Don’t Blame Islam Says Terror Expert
Having looking into the Q’uran, Professor Blaxland points out that Islam is a diverse and fractured religion much like Christianity, and that interpretations of its violent scriptures are wide and varied.
“There are parts of the Islamic scriptures that talk about perpetrating violence against infidels, non-believers…[But] Islam is not a monolith,” he said. “For starters it’s split between Sunni and Shia, slightly akin to the way Christianity was split between Protestantism and Catholicism…with polarised views. But within that, there’s still also quite an extraordinary diversity of views.
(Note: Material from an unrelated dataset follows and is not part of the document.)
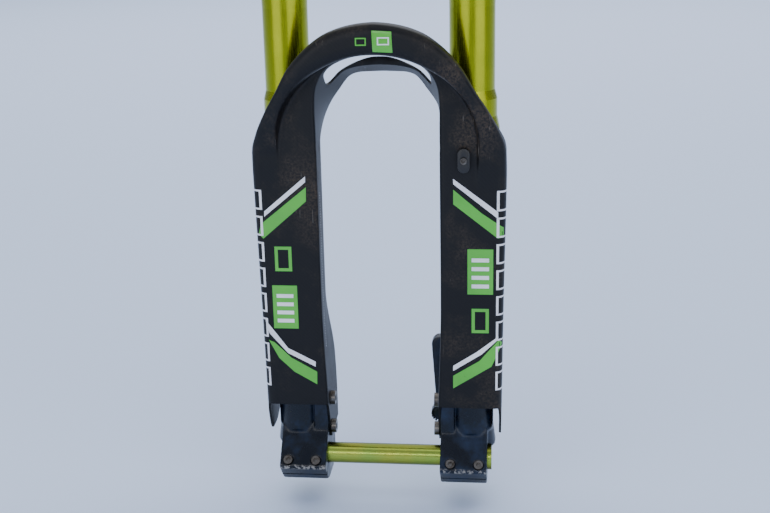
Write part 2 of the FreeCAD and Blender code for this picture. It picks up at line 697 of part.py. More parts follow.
# --- Thru axle ---------------------------------------------------------------------------------
axle_head = cell("axle_head", 4)
axle_head_r = cell("axle_head_radius", 12.5)
axle_in_r = cell("axle_inner_radius", 7)
axle_tail = cell("axle_tail", 1)
axle = new_body("axle")
axle_low = -block_out_x - axle_tail
pad_disc(axle, "YZ", axle_low, -axle_low + block_out_x, 0, 0, axle_r)
pad_disc(axle, "YZ", block_out_x + 0.2, axle_head, 0, 0, axle_head_r)
cut_disc(axle, "YZ", axle_low, -axle_low + block_out_x + axle_head, 0, 0, axle_in_r)
place(axle, 0, axle_y, -axle_to_crown)


# --- Torsion arch: both guards and the double bow ---------------------------------------------
arch = new_body("torsion_arch")
inside = [(guard_foot_x, inner_tail), (guard_foot_x, pinch_low), (guard_in_x, pinch_high)]


def tunnel(extra, tops):
    """Half of the vault's outline, from its foot to its crown, extra outside the inner face."""
    side_run = [(x + extra, z) for x, z in inside]
    return side_run + [(x + extra * out, z + extra * up) for x, z, out, up in tops]


front_tops = [(guard_in_x, panel_top, 1, 0.4), (cell("vault_hip_x", 42), above_axle("vault_hip_up", 377),
               0.6, 0.8), (cell("vault_brow_x", 22), above_axle("vault_brow_up", 387), 0.3, 1)]
rear_tops = [(guard_in_x, above_axle("rear_hip_up", 325), 1, 0.4),
             (cell("rear_haunch_x", 41), above_axle("rear_haunch_up", 350), 0.7, 0.7),
             (cell("rear_brow_x", 30), above_axle("rear_brow_up", 363), 0.2, 1)]


rear_bow = [(cell("rear_bow_foot_x", 47), above_axle("rear_bow_foot_up", 350)),
            (cell("rear_bow_hip_x", 43), above_axle("rear_bow_hip_up", 362)),
            (cell("rear_bow_brow_x", 28), above_axle("rear_bow_brow_up", 375)),
            (size(0), above_axle("rear_bow_top_up", 382))]
rear_bow_depth = cell("rear_bow_depth", 10)


def vault(body, kind, extra):
    """The roof over the tyre, lofted from the front bow back to the lower rear bow."""
    sections = []
    for tops, crown_z, y in ((front_tops, bow_under_z, guard_front),
                             (rear_tops, roof_rear_z, guard_rear)):
        half = tunnel(size(extra), tops)
        whole = half + [(size(0), crown_z + extra)]
        whole += [(-x, z) for x, z in reversed(half)]
        sketch = new_sketch(body, "XZ", -y)
        outline(sketch, whole)
        sections.append(sketch)
    feature = body.newObject(kind, "vault")
    feature.Profile = sections[0]
    feature.Sections = sections[1:]
    feature.Ruled = True
    doc.recompute()
    return feature


vault(arch, "PartDesign::AdditiveLoft", wall)
for name, side in SIDES:
    x = guard_out_x * side
    pad_outline(arch, "XZ", -guard_front - wall, wall, [
        (guard_foot_x * side, panel_foot), (guard_foot_x * side, pinch_low),
        (guard_in_x * side, pinch_high), (guard_in_x * side, panel_top), (bow_end_x * side, bow_end_z),
        (x, shoulder_z), (x, panel_foot)])
    low_x = guard_out_x - wall if side > 0 else -guard_out_x
    pad_outline(arch, "YZ", low_x, wall, [
        (guard_front, panel_foot), (axle_y + 12, outer_tail), (guard_rear, outer_tail + 8),
        (guard_rear, shoulder_z - 34), (guard_front, shoulder_z)])
pad_outline(arch, "XZ", -guard_front, guard_front - bow_front, [
    (-bow_foot_x, shoulder_z), (-bow_end_x, bow_end_z, bow_r, 1), (bow_end_x, bow_end_z),
    (bow_foot_x, shoulder_z), (crease_r, shoulder_z, crease_r + 0.01, -1), (-crease_r, shoulder_z)])
pad_outline(arch, "XZ", -slot_rear - rear_bow_depth, rear_bow_depth, [
    (x * side, z) for side, run in ((-1, rear_bow), (1, rear_bow[-2::-1])) for x, z in run])
vault(arch, "PartDesign::SubtractiveLoft", 0)
cut_outline(arch, "XY", panel_top - 12, size(60), [
    (-slot_x, guard_front), (slot_x, guard_front), (slot_x, slot_rear), (-slot_x, slot_rear)])
cut_outline(arch, "YZ", -guard_out_x, guard_out_x * 2, [
    (guard_front, shoulder_z - 1), (bow_front - 1, bow_chin_z), (bow_front - 1, shoulder_z - 1)])
for name, side in SIDES:
    for z in guard_bolt_z:
        start = guard_foot_x if side > 0 else -guard_foot_x - wall
        cut_disc(arch, "YZ", start, wall, guard_bolt_y, z, guard_bolt_r)

guard_head_r = cell("guard_bolt_head", 6.75)
guard_head_up = cell("guard_bolt_head_up", 4.5)
for name, side in SIDES:
    group(f"guard_bolts_{name}", [
        cap_screw(f"guard_bolt_{name}_{i}", guard_foot_x * side, guard_bolt_y, z, (side, 0, 0),
                  guard_head_r, guard_head_up, guard_bolt_r, lug_x - guard_foot_x - 4)
        for i, z in enumerate(guard_bolt_z)])

hose_x = cell("hose_guide_x", 78)
hose_z = above_axle("hose_guide_up", 294.5)
hose_half = cell("hose_guide_half", 5.5)
hose_reach = cell("hose_guide_reach", 6)
hose = new_body("hose_guide")
pad_outline(hose, "XZ", -guard_front, hose_reach, [
    (hose_x + hose_half, hose_z - 6), (hose_x + hose_half, hose_z + 6, hose_half + 0.01, -1),
    (hose_x - hose_half, hose_z + 6), (hose_x - hose_half, hose_z - 6, hose_half + 0.01, -1)])
hose_hole_r = cell("hose_screw_radius", 1.5)
cut_disc(hose, "XZ", -guard_front, hose_reach, hose_x, hose_z, hose_hole_r)
keep(cap_screw("hose_screw", hose_x, guard_front - hose_reach, hose_z, (0, 1, 0), size(3), size(1.8),
               hose_hole_r, hose_reach), "hose_guide_screw")


# --- Check everything, then write one file per sub-part ----------------------------------------
doc.recompute()
broken = [o.Label for o in doc.Objects if "Invalid" in o.State or "Error" in o.State]
broken += [n.Label for n in nodes if n.Shape.isNull() or not n.Shape.isValid()]
if broken:
    raise SystemExit(f"these objects failed: {broken}")
os.makedirs("parts", exist_ok=True)
for node in nodes:
    node.Shape.exportStep(f"parts/{node.Label}.step")
print(f"{len(nodes)} sub-parts written")
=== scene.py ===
"""Looks for an upside-down double-crown suspension fork: its carbon torsion arch, decals, finishes and light."""
import json
import math
import bmesh
import bpy
from mathutils import Matrix, Vector
from mathutils.bvhtree import BVHTree


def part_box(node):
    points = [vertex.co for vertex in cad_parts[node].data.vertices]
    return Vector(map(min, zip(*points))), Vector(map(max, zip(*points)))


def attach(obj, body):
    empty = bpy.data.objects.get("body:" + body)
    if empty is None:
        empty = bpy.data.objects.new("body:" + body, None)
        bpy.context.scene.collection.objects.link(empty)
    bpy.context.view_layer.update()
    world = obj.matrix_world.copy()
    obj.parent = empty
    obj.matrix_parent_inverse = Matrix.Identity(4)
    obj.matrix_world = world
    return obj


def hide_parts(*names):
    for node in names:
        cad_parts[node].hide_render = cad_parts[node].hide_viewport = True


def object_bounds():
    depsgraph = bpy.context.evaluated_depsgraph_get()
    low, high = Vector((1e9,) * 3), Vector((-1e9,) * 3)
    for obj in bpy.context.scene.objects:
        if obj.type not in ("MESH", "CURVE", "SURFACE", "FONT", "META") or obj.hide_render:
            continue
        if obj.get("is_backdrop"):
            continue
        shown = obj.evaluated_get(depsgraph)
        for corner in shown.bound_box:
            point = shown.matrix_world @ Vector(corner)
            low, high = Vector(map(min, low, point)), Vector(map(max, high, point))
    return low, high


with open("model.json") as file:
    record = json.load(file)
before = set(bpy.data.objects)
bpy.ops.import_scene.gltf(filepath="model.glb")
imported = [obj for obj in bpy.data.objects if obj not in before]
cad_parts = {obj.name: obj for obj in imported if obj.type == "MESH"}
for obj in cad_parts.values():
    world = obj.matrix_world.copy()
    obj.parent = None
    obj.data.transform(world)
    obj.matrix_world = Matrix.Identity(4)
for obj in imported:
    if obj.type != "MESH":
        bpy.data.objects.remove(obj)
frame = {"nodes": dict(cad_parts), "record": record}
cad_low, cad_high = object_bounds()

MM = 0.001
nodes = frame["nodes"]


# --- Places, all from the frame ----------------------------------------------------------------
def middle(node):
    low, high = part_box(node)
    return (low + high) / 2


AXLE_Y = middle("axle").y
AXLE_Z = middle("axle").z
LEG_X = middle("stanchion_left").x
LEG_Y = middle("stanchion_left").y


def at(x, lead, up):
    """A point x mm to the rider's left, lead mm ahead of the axle and up mm above it."""
    return Vector((x * MM, AXLE_Y - lead * MM, AXLE_Z + up * MM))


# --- Materials ---------------------------------------------------------------------------------
def colour(text):
    """sRGB hex to linear RGBA."""
    out = []
    for i in (0, 2, 4):
        c = int(text[i:i + 2], 16) / 255
        out.append(c / 12.92 if c <= 0.04045 else ((c + 0.055) / 1.055) ** 2.4)
    return (*out, 1.0)


def node(tree, kind, inputs=None, out=0, **settings):
    """Add one node and give its output; inputs maps a socket's name or number to a value or another output."""
    made = tree.nodes.new(kind)
    for name, value in settings.items():
        setattr(made, name, value)
    for name, value in (inputs or {}).items():
        if isinstance(value, bpy.types.NodeSocket):
            tree.links.new(value, made.inputs[name])
        else:
            made.inputs[name].default_value = value
    return made.outputs[out]


def material(name, base, metallic=0.0, roughness=0.5, **extra):
    """A Principled material; returns it with its tree, its shader and Object coordinates."""
    made = bpy.data.materials.new(name)
    made.use_nodes = True
    tree = made.node_tree
    shader = tree.nodes["Principled BSDF"]
    shader.inputs["Base Color"].default_value = colour(base)
    shader.inputs["Metallic"].default_value = metallic
    shader.inputs["Roughness"].default_value = roughness
    for key, value in extra.items():
        shader.inputs[key.replace("_", " ")].default_value = value
    made.diffuse_color = colour(base)
    place = tree.nodes.new("ShaderNodeTexCoord").outputs["Object"]
    return made, tree, shader, place


# Pattern sizes below are features per metre. Colour is in sockets 6 and 7 of a Mix node, and comes out of 2.
DRAW_LINES = 3000        # one line about every 0.3 mm
DARK_REFLECTION_BANDS = ((-1.5, -8, 0.85), (6.5, 9.5, 0.7))     # mm from the axle's middle where the painted dark reflection starts and is deepest
SCUFFS = ((at(98, 12, 322), 0.034), (at(66, 30, 368), 0.026), (at(-64, 7, 250), 0.05))    # place, reach in m
CHIPPED_EDGE = at(0, 25.5, -6)                       # the clamps' front edge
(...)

“The groups most closely associated with terrorism [take] a fundamentalist, extremist, Islamist view, that is largely associated with a Salafist, Sunni, Wahhabi-linked interpretation of the Q’uran. There’s no question in my view that there is arguably a mandate within Islam to go and proselytise… much like there is in Christianity, to go ‘preach the gospel’. But most believers of Islam, from what I understand…are happy to pursue that path peacefully.“
Tim Costello: Blame ISIS, But Don’t Blame Muslims
Another leader backing the Professor’s view is Tim Costello, the chief advocate of World Vision. He said divisive comments like Pauline Hanson’s are ‘inappropriate’.
He’s just returned from Iraq where he saw the 21 World Vision camps outside Mosul, where World Vision is rescuing people fleeing ISIS. While some of the displaced people in those camps are Christians and Yazidis, most are themselves Muslims. And they hate the literalist, violent interpretation of Islam as much as anyone else does.
“They hate ISIS,” he said. “Muslims have suffered far more at the hands of Al Qaeda and Isis than even we in the west. And therefore, to actually say all refugees are bad, that generalisation is foolish.”